Personalmente, me han disgustado los recientes acuerdos de coalición entre PNV y PSE. Considero que la estabilidad institucional vale menos que la aportación política de los socialistas a los gobiernos nacionalistas en minoría; pero acepto de antemano que la cuenta de resultados de la suma PNV+PSE pueda ser favorable para el país, más a medio y largo plazo que a corto, en el contexto de cambio de estatus en Euskadi y de reforma del marco constitucional, mientras la izquierda abertzale, parsimoniosamente, hace la digestión de su pasado y acepta de palabra y hecho la compleja pluralidad vasca.
La experiencia vasca
De1987 a 2009 la CAV tuvo gobiernos de coalición, de muy diferentes colores. ¿Que hemos aprendido de aquello? Obviamente, a hacer de la necesidad virtud y a aplazar objetivos irrenunciables mediante un útil pragmatismo. El pactismo de entonces enriqueció a la sociedad vasca en convivencia y reconocimiento de todos los proyectos políticos. Aquellas sumas superaron la razón aritmética y facilitaron la recuperación económica y la puesta en marcha de las instituciones. Euskadi dio una lección de concordia interna, aun a pesar de que la violencia de ETA y también del Estado la dificultaba sin piedad.

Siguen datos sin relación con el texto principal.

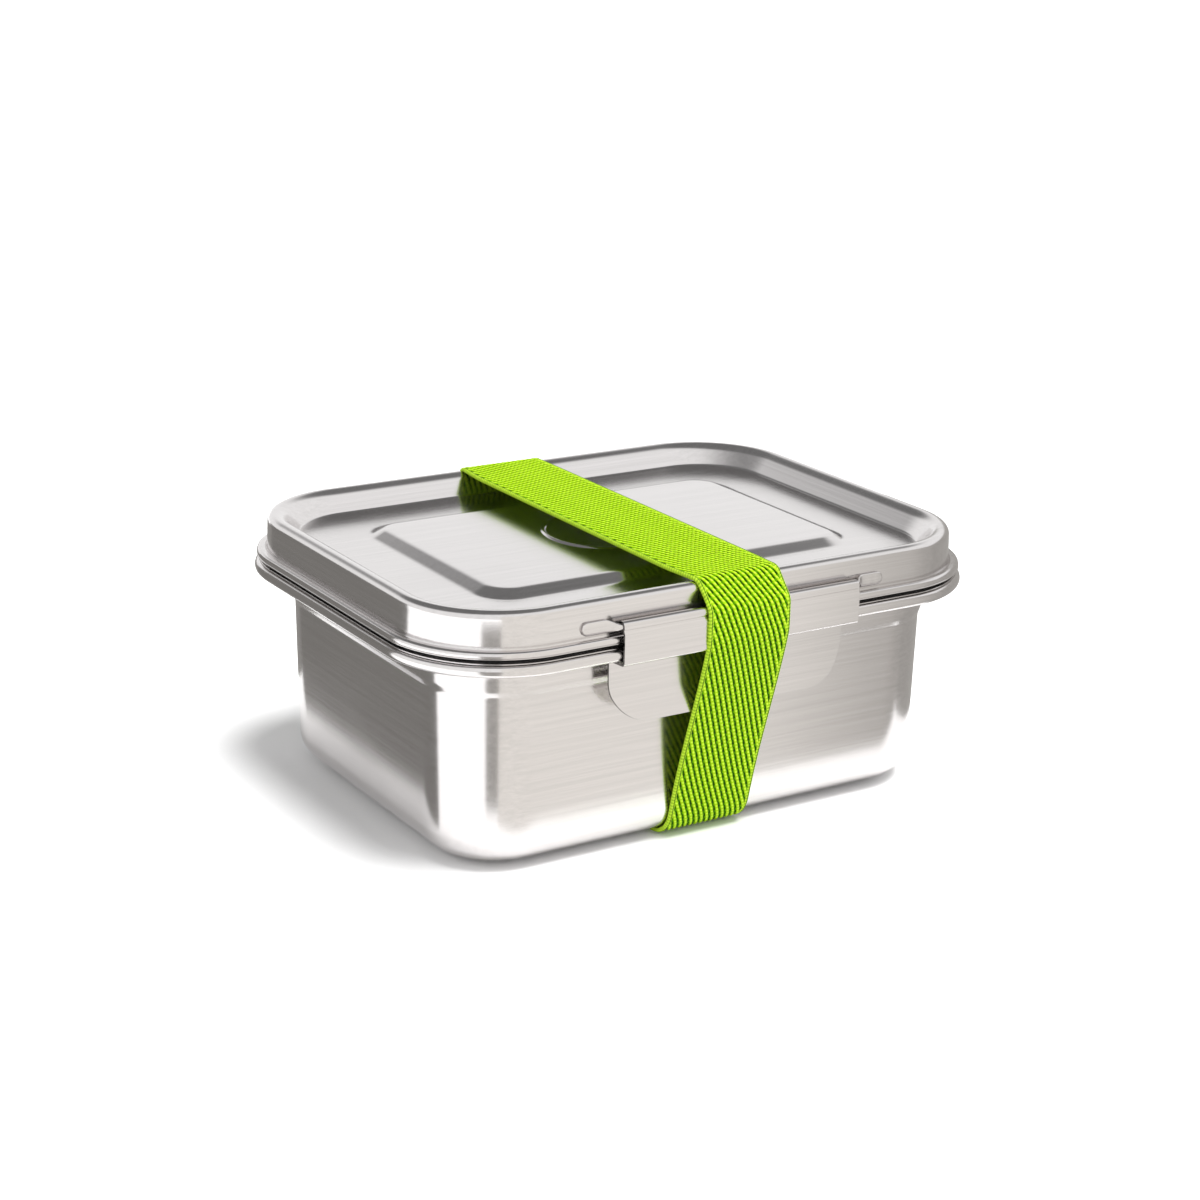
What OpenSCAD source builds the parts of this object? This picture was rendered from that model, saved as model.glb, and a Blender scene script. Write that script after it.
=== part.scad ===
// Steel lunch box: drawn tub, pressed lid with a seal, two clips on hinge wires, one elastic band.
// Origin: below the middle of the box, on the underside of the band. X runs along the long side,
// -Y is the side of the front clip, Z is up. All sizes in mm.

/* [Box] */
// length over the rim
box_len = 170; // [150:1:190]
// width over the rim
box_wid = 130; // [115:1:145]
// corner radius of the rim seen from above
rim_r = 31; // [29:0.5:33]
// height of the tub without its band
tub_h = 57.5; // [54:0.5:70]
// thickness of the pressed steel sheet
sheet_t = 0.6; // [0.5:0.1:0.8]
// slope of the walls, as the inset of the wall's foot below its top
wall_draft = 1.5; // [0.5:0.1:3]

/* [Lid] */
// height of the lid's ridge above the tub's top lip
ridge_h = 12.1; // [11:0.1:13]
// depth of the flat panel below the ridge
panel_drop = 5.6; // [5:0.1:6]
// height of the raised field on the panel
field_h = 1.8; // [1:0.1:2.5]
// radius of the raised ring in the middle of the lid
emboss_r = 17.5; // [12:0.5:22]

/* [Clips] */
// width of a clip
clip_w = 70.8; // [60:0.2:76]
// offset of both clips from the middle of the long sides
clip_x = -0.9; // [-3:0.1:3]
// radius of a hinge wire
wire_r = 0.8; // [0.7:0.05:0.9]
// radial clearance of a clip's barrel on its wire
barrel_gap = 0.06; // [0.03:0.01:0.1]

/* [Band] */
// width of the elastic band
band_w = 25.5; // [22:0.5:32]
// thickness of the elastic band
band_t = 1.2; // [1:0.1:1.4]
// offset of the band from the middle of the long sides
band_x = -0.8; // [-6:0.2:6]

/* [Display] */
// sub-part to show

/* [Hidden] */
$fn = 64;
steel = [0.74, 0.73, 0.71];
silicone = [0.2, 0.2, 0.2];
lime = [0.5, 0.75, 0.05];
// the tub stands this far above the floor, on the band
foot = band_t + 0.3;
// corner centres of the rim, and of the raised field
corner_x = box_len / 2 - rim_r;
corner_y = box_wid / 2 - rim_r;
field_r = 14;
field_x = box_len / 2 - 28.5 - field_r;
field_y = box_wid / 2 - 28.5 - field_r;
// insets of the wall, heights of the rim and the lid
wall_top = 10.1;
wall_foot = wall_top + wall_draft;
lip_z = foot + tub_h;
ridge_z = lip_z + ridge_h;
panel_z = ridge_z - panel_drop;
// radius of the bend between wall and base, at the middle of the sheet
base_r = 7.7;
// bend of the wall into the rim
flare_r = 4.7;
flare_in = wall_top - flare_r;
flare_z = lip_z - 7.8;
// a clip's pivot, the edge of its tab, and the sheet of its barrel
hinge_y = box_wid / 2 - 0.8;
hinge_z = lip_z + 5.5;
tab_z = lip_z - 21.5;
tab_r = 11.5;
curl_r = wire_r + barrel_gap + sheet_t / 2;
// inset of the lid's skirt where the hinge wires are welded on
weld_in = 3.45;
// the band is in four lengths, this far apart, and the top one ends at this Y
band_cut = 0.3;
top_end = 57.5;
// middle of the band's thickness, on the lid and round the wall's foot
band_z = ridge_z + band_t / 2 + 0.3;
foot_y = box_wid / 2 - wall_foot - base_r;
foot_z = foot + sheet_t / 2 + base_r;
foot_r = base_r + (sheet_t + band_t) / 2 + 0.3;
// the band's corners at a clip's fold, at its barrel and on the ridge
band_low = [box_wid / 2 + 2.25, lip_z - 2];
band_mid = [box_wid / 2 + 2.25, lip_z + 6.4];
band_high = [box_wid / 2 - 4.1, band_z];
// the angle at which the band leaves the wall's foot
lean = let (d = band_low - [foot_y, foot_z]) atan2(d[1], d[0]) - acos(foot_r / norm(d));
// stitches of the band's join, on its back length
stitch_rows = [14, 22];
stitch_n = 9;
stitch_step = 2.7;

// points of an arc about c, from angle a0 to a1
function arc(c, r, a0, a1, n = 8) =
  [for (i = [0:n]) let (a = a0 + (a1 - a0) * i / n) c + r * [cos(a), sin(a)]];
// direction of a path at its point i
function dir(p, i) = let (d = p[min(i + 1, len(p) - 1)] - p[max(i - 1, 0)]) d / norm(d);
// point i of a path, moved sideways by s
function beside(p, i, s) = let (d = dir(p, i)) p[i] + s * [-d[1], d[0]];
// outline of a strip of thickness t along a path
function strip(p, t) = concat(
  [for (i = [0:len(p) - 1]) beside(p, i, t / 2)],
  [for (i = [len(p) - 1:-1:0]) beside(p, i, -t / 2)]);
// a corner at b between a and c, rounded with radius r
function rounded(a, b, c, r, n = 6) =
  let (u = (a - b) / norm(a - b), v = (c - b) / norm(c - b),
       half = acos(u * v) / 2,
       m = b + (u + v) / norm(u + v) * r / sin(half),
       p = b + u * r / tan(half) - m, q = b + v * r / tan(half) - m,
       a0 = atan2(p[1], p[0]), turn = atan2(q[1], q[0]) - a0,
       sweep = turn > 180 ? turn - 360 : turn < -180 ? turn + 360 : turn)
  arc(m, r, a0, a0 + sweep, n);

// turns a section, drawn as distance from the corner axis and height, round a rounded rectangle
module round_box(cx, cy) {
  for (k = [0:3]) {
    sx = (k == 0 || k == 3) ? 1 : -1;
    sy = k < 2 ? 1 : -1;
    side = k % 2 == 0 ? cy : cx;
    translate([sx * cx, sy * cy, 0])
      rotate([0, 0, 90 * k]) {
        rotate_extrude(angle = 90) children();
        rotate([90, 0, 0]) linear_extrude(2 * side) children();
      }
  }
}

// flat plate with round corners, between two heights
module plate(cx, cy, r, z0, z1) {
  translate([0, 0, z0]) linear_extrude(z1 - z0) {
    square([2 * (cx + r), 2 * cy], center = true);
    square([2 * cx, 2 * (cy + r)], center = true);
    for (x = [-cx, cx]) {
      for (y = [-cy, cy]) {
        translate([x, y]) circle(r);
      }
    }
  }
}

// point of a section, given by its inset from the rim's edge and its height
function at(inset, z) = [rim_r - inset, z];

module tub_section() {
  flare = arc(at(flare_in, flare_z), flare_r, 180, 105);
  wall = concat(
    [at(rim_r - 6, foot + sheet_t / 2)],
    arc(at(wall_foot + base_r, foot_z), base_r, -90, -2),
    [at(wall_top + 0.45, lip_z - 11.6), at(wall_top + 0.1, lip_z - 10.6)],
    flare);
  polygon(strip(wall, sheet_t));
  // rim, rolled outwards, with a fine lip along its top
  polygon(concat(
    flare,
    arc(at(1.65, lip_z - 1.85), 1.65, -90, 72, 9),
    [at(1.75, lip_z - 0.4), at(1.3, lip_z - 0.3), at(1.3, lip_z)],
    arc(at(wall_top - 4, lip_z - 4.3), 4.3, 90, 180),
    [at(wall_top + 0.3, flare_z)]));
}

module tub() {
  color(steel) {
    round_box(corner_x, corner_y) tub_section();
    plate(corner_x, corner_y, 8, foot, foot + sheet_t);
  }
}

module lid_section() {
  sheet = concat(
    [at(3.55, lip_z + 1.2)],
    arc(at(5.6, ridge_z - 2), 1.7, 0, 90),
    arc(at(6.7, ridge_z - 1.8), 1.5, 90, 142),
    arc(at(12.4, panel_z + 1), 1.3, -38, -90, 5),
    [at(17, panel_z - sheet_t / 2)]);
  polygon(strip(sheet, sheet_t));
  // flange: a rounded edge over a fine hem, and a groove at the foot of the skirt
  polygon(concat(
    [at(3.8, lip_z + 0.8), at(0.9, lip_z + 0.8), at(0.6, lip_z + 0.95), at(0.6, lip_z + 1.2),
     at(0.85, lip_z + 1.35)],
    arc(at(1.7, lip_z + 1.8), 1.2, -18, 90, 6),
    [at(2.9, lip_z + 2.95), at(3.2, lip_z + 2.65), at(3.8, lip_z + 2.65)]));
}

module field_section() {
  z = panel_z - sheet_t / 2;
  polygon(strip([[field_r + 1, z], [field_r - 0.3, z + 0.05], [field_r - 1.3, z + 0.3],
                 [field_r - 4, z + field_h - 0.2], [field_r - 5, z + field_h],
                 [field_r - 7, z + field_h]], sheet_t));
}

module lid() {
  top = panel_z + field_h;
  color(steel) {
    round_box(corner_x, corner_y) lid_section();
    difference() {
      plate(corner_x, corner_y, 14.5, panel_z - sheet_t, panel_z);
      plate(field_x, field_y, field_r + 0.5, panel_z - 1, panel_z + 1);
    }
    round_box(field_x, field_y) field_section();
    plate(field_x, field_y, field_r - 6, top - sheet_t, top);
    translate([0, 0, top - 0.25])
      rotate_extrude() translate([emboss_r, 0]) circle(0.65);
  }
}

// silicone ring in the channel under the ridge
module seal() {
  color(silicone) round_box(corner_x, corner_y)
    polygon([at(4.1, lip_z + 0.1), at(4.4, ridge_z - 2.2), at(5.2, ridge_z - 0.8),
             at(6.4, ridge_z - 0.75), at(8.2, ridge_z - 3.4), at(8.7, lip_z + 5),
             at(8.2, lip_z + 0.1)]);
}

// extrudes a section, drawn as distance out from the box's middle and height, along the front side
module along_front(width) {
  rotate([0, 0, -90]) rotate([90, 0, 0]) linear_extrude(width, center = true) children();
}

// barrel of a clip, open where the sheet leaves it
module barrel_section() {
  translate([hinge_y, hinge_z]) difference() {
    circle(curl_r + sheet_t / 2);
    circle(curl_r - sheet_t / 2);
    rotate(-125) square([3, 0.7]);
  }
}

module clip_section() {
  face = box_wid / 2 + 0.65;
  shelf_z = lip_z - 4.1;
  tab_y = box_wid / 2 - 6.3;
  start = [hinge_y, hinge_z] + curl_r * [cos(-35), sin(-35)];
  polygon(strip(concat(
    [start],
    rounded(start, [face, hinge_z - 1.9], [face, shelf_z], 0.8, 3),
    rounded([face, hinge_z], [face, shelf_z], [tab_y, shelf_z - 0.5], 0.9),
    rounded([face, shelf_z], [tab_y, shelf_z - 0.5], [tab_y, lip_z - 14.3], 0.9),
    rounded([tab_y, shelf_z], [tab_y, lip_z - 14.3], [tab_y + 2, tab_z], 2, 3),
    [[tab_y + 2, tab_z]]), sheet_t));
}

// outline of a clip seen from the front, with the lower corners of its tab rounded
module clip_outline() {
  translate([-clip_w / 2, tab_z + tab_r]) square([clip_w, hinge_z + 3 - tab_z - tab_r]);
  translate([tab_r - clip_w / 2, tab_z]) square([clip_w - 2 * tab_r, tab_r + 1]);
  for (x = [tab_r - clip_w / 2, clip_w / 2 - tab_r]) {
    translate([x, tab_z + tab_r]) circle(tab_r);
  }
}

module front_clip() {
  color(steel) translate([clip_x, 0, 0]) {
    along_front(clip_w) barrel_section();
    intersection() {
      along_front(clip_w) clip_section();
      rotate([90, 0, 0]) linear_extrude(box_wid) clip_outline();
    }
  }
}

module rear_clip() {
  mirror([0, 1, 0]) front_clip();
}

// wire that a clip turns on, with its ends flattened and welded to the lid's skirt
module front_hinge_wire() {
  half = clip_w / 2 + 0.4;
  pad_h = 3.6;
  color(steel) translate([clip_x, 0, 0]) {
    translate([0, -hinge_y, hinge_z]) rotate([0, 90, 0])
      cylinder(r = wire_r, h = 2 * half, center = true);
    for (side = [-1, 1]) {
      translate([side * (half + 6.4), -(box_wid / 2 - weld_in + 0.5), hinge_z])
        cube([6.6, 1.1, pad_h], center = true);
      hull() {
        translate([side * (half - 0.1), -hinge_y, hinge_z]) rotate([0, 90, 0])
          cylinder(r = wire_r, h = 0.3, center = true, $fn = 32);
        translate([side * (half + 3.3), -(box_wid / 2 - weld_in + 0.5), hinge_z])
          cube([0.5, 1.1, pad_h], center = true);
      }
    }
  }
}

module rear_hinge_wire() {
  mirror([0, 1, 0]) front_hinge_wire();
}

// the elastic band, in four lengths: over the lid, under the tub, and down each side
module band_top() {
  color(lime) translate([band_x, 0, band_z])
    cube([band_w, 2 * top_end, band_t], center = true);
}

module band_base() {
  half = arc([foot_y, foot_z], foot_r, -90, lean);
  back = [for (i = [len(half) - 1:-1:0]) [-half[i][0], half[i][1]]];
  color(lime) translate([band_x, 0, 0])
    along_front(band_w) polygon(strip(concat(back, half), band_t));
}

module band_side() {
  foot_end = [foot_y, foot_z] + foot_r * [cos(lean), sin(lean)];
  up = (band_low - foot_end) / norm(band_low - foot_end);
  along_front(band_w)
    polygon(strip(concat(
      [foot_end + band_cut * up],
      rounded(foot_end, band_low, band_mid, 12),
      rounded(band_low, band_mid, band_high, 3),
      rounded(band_mid, band_high, [top_end, band_z], 3.2),
      [[top_end + band_cut, band_z]]), band_t));
}

module band_front() {
  color(lime) translate([band_x, 0, 0]) band_side();
}

module band_rear() {
  color(lime) translate([band_x, 0, 0]) mirror([0, 1, 0]) band_side();
}

// two rows of stitches across the back length, where the band's ends are sewn together
module band_stitching() {
  foot_end = [foot_y, foot_z] + foot_r * [cos(lean), sin(lean)];
  color(lime) translate([band_x, foot_end[0], foot_end[1]]) rotate([lean, 0, 0])
    for (row = stitch_rows) {
      for (i = [0:stitch_n - 1]) {
        translate([(i - (stitch_n - 1) / 2) * stitch_step, band_t / 2, row])
          cube([0.6, 0.4, 2.2], center = true);
      }
    }
}

tub();
lid();
seal();
front_clip();
rear_clip();
front_hinge_wire();
rear_hinge_wire();
band_top();
band_base();
band_front();
band_rear();
band_stitching();
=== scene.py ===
import bpy
import bmesh
import math
from mathutils import Matrix, Vector


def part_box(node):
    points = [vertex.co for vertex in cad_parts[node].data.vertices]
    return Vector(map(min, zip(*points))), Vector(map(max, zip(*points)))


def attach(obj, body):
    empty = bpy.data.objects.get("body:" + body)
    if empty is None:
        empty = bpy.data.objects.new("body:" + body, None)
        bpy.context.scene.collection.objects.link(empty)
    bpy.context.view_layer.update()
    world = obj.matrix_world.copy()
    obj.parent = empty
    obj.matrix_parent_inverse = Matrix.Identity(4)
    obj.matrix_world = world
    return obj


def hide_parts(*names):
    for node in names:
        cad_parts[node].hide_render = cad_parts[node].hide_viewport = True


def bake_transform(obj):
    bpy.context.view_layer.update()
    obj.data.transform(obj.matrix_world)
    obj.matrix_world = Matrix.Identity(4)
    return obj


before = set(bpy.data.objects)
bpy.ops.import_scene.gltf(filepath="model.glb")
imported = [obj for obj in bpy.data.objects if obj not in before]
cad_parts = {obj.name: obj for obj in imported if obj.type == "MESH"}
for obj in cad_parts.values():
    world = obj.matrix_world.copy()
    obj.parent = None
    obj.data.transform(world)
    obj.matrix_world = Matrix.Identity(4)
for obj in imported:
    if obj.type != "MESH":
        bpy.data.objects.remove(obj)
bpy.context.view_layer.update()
mm = 0.001


def boxOf(node):
    return [[x / mm for x in corner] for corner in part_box(node)]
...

Los sucesivos gabinetes vascos experimentaron lo que ahora los gobiernos del Estado deberán aprender aceleradamente: que ceder no es debilidad, que sumar es multiplicar y que las contradicciones ideológicas y tácticas son algo tan saludables como estimulantes. En efecto, el riesgo a perder la identidad de marca fue un tormento para los socialistas de la década de los ochenta y noventa. Recuerdo los afanes del entonces vicelehendakari Ramón Jáuregui y su equipo para no diluirse en la primacía nacionalista. Lo pasaron tan mal que llegaron a retocar algunos símbolos institucionales (yo estaba en aquel equipo de comunicación) para que la ciudadanía se percatase de la participación socialista en el Gobierno vasco.
Los socialistas, como años después EA, se quejaban de que el PNV fagocitaba el trabajo y la gestión de sus consejeros, porque empeoraron sucesivamente sus resultados electorales a su paso por Lakua. El análisis era incorrecto, porque el PSE pagaba por entonces el deterioro de su marca española y Eusko Alkartasuna sus propias debilidades al margen de su estimable trabajo en el Gobierno. Tal era la dificultad comunicativa de la coalición que se llegó al disparate de nombrar dos portavoces: José Ramón Rekalde, por el PSE, y Joseba Arregi, por el PNV, lo que lejos de ayudar a una equilibrada visualización bipartidista acentuó la esquizofrenia con que el PSE vivía aquellos acuerdos. La fagocitación del PNV es una leyenda.
El más interesante de los nuevos gabinetes de coalición es el presidido por Uxue Barkos en Navarra. En realidad, rebasa el modelo clásico de alianza para constituirse en un ensayo histórico, por cuanto su proyecto se inscribe en un cambio de régimen, un reestreno de todo. La señora Barkos y sus consejeros deberán tener en cuenta que la valorización social de un gobierno se realiza en razón de la gestión de las cosas concretas, por lo que no será suficiente la renovación de las actitudes básicas (de la crispación a la integración, de lo ultra a lo democrático, de la corrupción a la honradez). Además de lo emocional está lo terrenal. Tienen que mejorarlo todo. Navarra es el escaparate máximo de una nueva política. Y se esperan resultados óptimos. Más que suerte, necesita sublimación. Primera decisión de gobierno: “Queda abolida la mediocridad para que de todo lo bueno haya siempre en abundancia”.